Give the listing below again in full, exactly as written.

▼

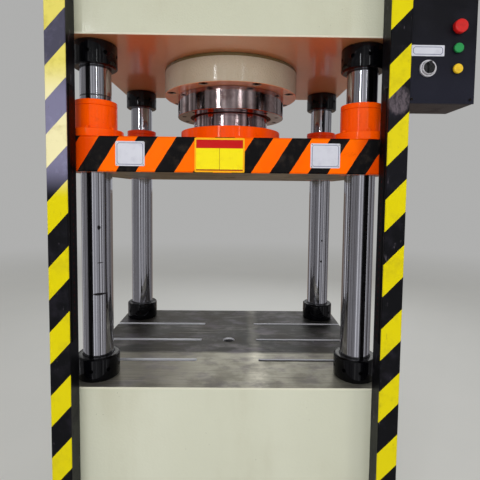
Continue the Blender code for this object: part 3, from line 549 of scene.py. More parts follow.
# %% Hard chrome
# Each mark is its x, its height, and half its width and height.
FRONT_MARKS = [
    (-0.420, 1.1765, 0.009, 0.0018),
    (-0.424, 1.072, 0.021, 0.0048),
    (-0.4225, 1.293, 0.005, 0.009),
]
BUSH_RING = (-0.444, 1.722, 0.080, 0.003)
REAR_MARKS = [(0.4505, 1.178, 0.005, 0.006), (0.448, 1.0757, 0.005, 0.006)]


def chrome_finish():
    finish = Finish("hard_chrome", Metallic=1.0)
    tint = finish.patches(0.40, 0.70, 14, 5, 0.6, (1, 1, 0.25))
    rubbed_and_sheen = finish.patches(0.60, 0.72, 240, 2, 0.5, (0.08, 0.08, 1))
    drops = finish.specks(0.05, 0.10, 70, (1, 1, 0.6)) * (finish.noise(11) > 0.56)
    front = sum(finish.spot(*mark) for mark in FRONT_MARKS) + finish.spot(*BUSH_RING) * 0.7
    rear = sum(finish.spot(*mark) for mark in REAR_MARKS) * (finish.y > 0)
    marks = front.smaller(1.0) * (finish.y < 0) + rear
    dark = (marks + drops * 0.35).smaller(1.0)
    clean = finish.blend(tint * 0.35, tone(202, 202, 208), tone(172, 168, 166))
    finish.set("Base Color", finish.blend(dark * 0.95, clean, tone(22, 19, 17)))
    finish.set("Roughness", 0.055 + tint * 0.05 + rubbed_and_sheen * 0.05 + dark * 0.25)
    ground = finish.noise(260, 2, 0.5, (0.05, 0.05, 1))
    finish.bump(ground * 0.3 + drops * 0.4, 0.0002)
    return finish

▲

-- The answer --
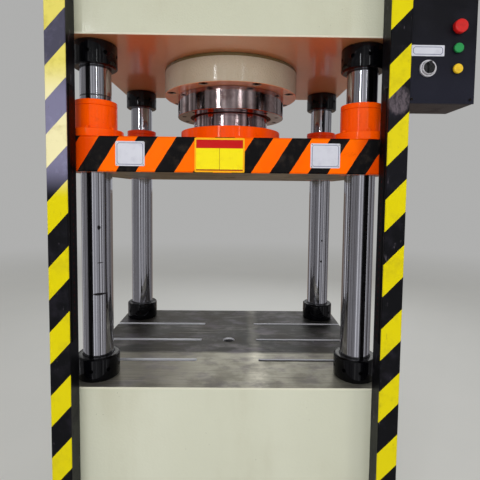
Continue the Blender code for this object: part 3, from line 549 of scene.py. More parts follow.
# %% Hard chrome
# Each mark is its x, its height, and half its width and height.
FRONT_MARKS = [
    (-0.420, 1.1765, 0.009, 0.0018),
    (-0.424, 1.072, 0.021, 0.0048),
    (-0.4225, 1.293, 0.005, 0.009),
]
BUSH_RING = (-0.444, 1.722, 0.080, 0.003)
REAR_MARKS = [(0.4505, 1.178, 0.005, 0.006), (0.448, 1.0757, 0.005, 0.006)]


def chrome_finish():
    finish = Finish("hard_chrome", Metallic=1.0)
    tint = finish.patches(0.40, 0.70, 14, 5, 0.6, (1, 1, 0.25))
    rubbed_and_sheen = finish.patches(0.60, 0.72, 240, 2, 0.5, (0.08, 0.08, 1))
    drops = finish.specks(0.05, 0.10, 70, (1, 1, 0.6)) * (finish.noise(11) > 0.56)
    front = sum(finish.spot(*mark) for mark in FRONT_MARKS) + finish.spot(*BUSH_RING) * 0.7
    rear = sum(finish.spot(*mark) for mark in REAR_MARKS) * (finish.y > 0)
    marks = front.smaller(1.0) * (finish.y < 0) + rear
    dark = (marks + drops * 0.35).smaller(1.0)
    clean = finish.blend(tint * 0.35, tone(202, 202, 208), tone(172, 168, 166))
    finish.set("Base Color", finish.blend(dark * 0.95, clean, tone(22, 19, 17)))
    finish.set("Roughness", 0.055 + tint * 0.05 + rubbed_and_sheen * 0.05 + dark * 0.25)
    ground = finish.noise(260, 2, 0.5, (0.05, 0.05, 1))
    finish.bump(ground * 0.3 + drops * 0.4, 0.0002)
    return finish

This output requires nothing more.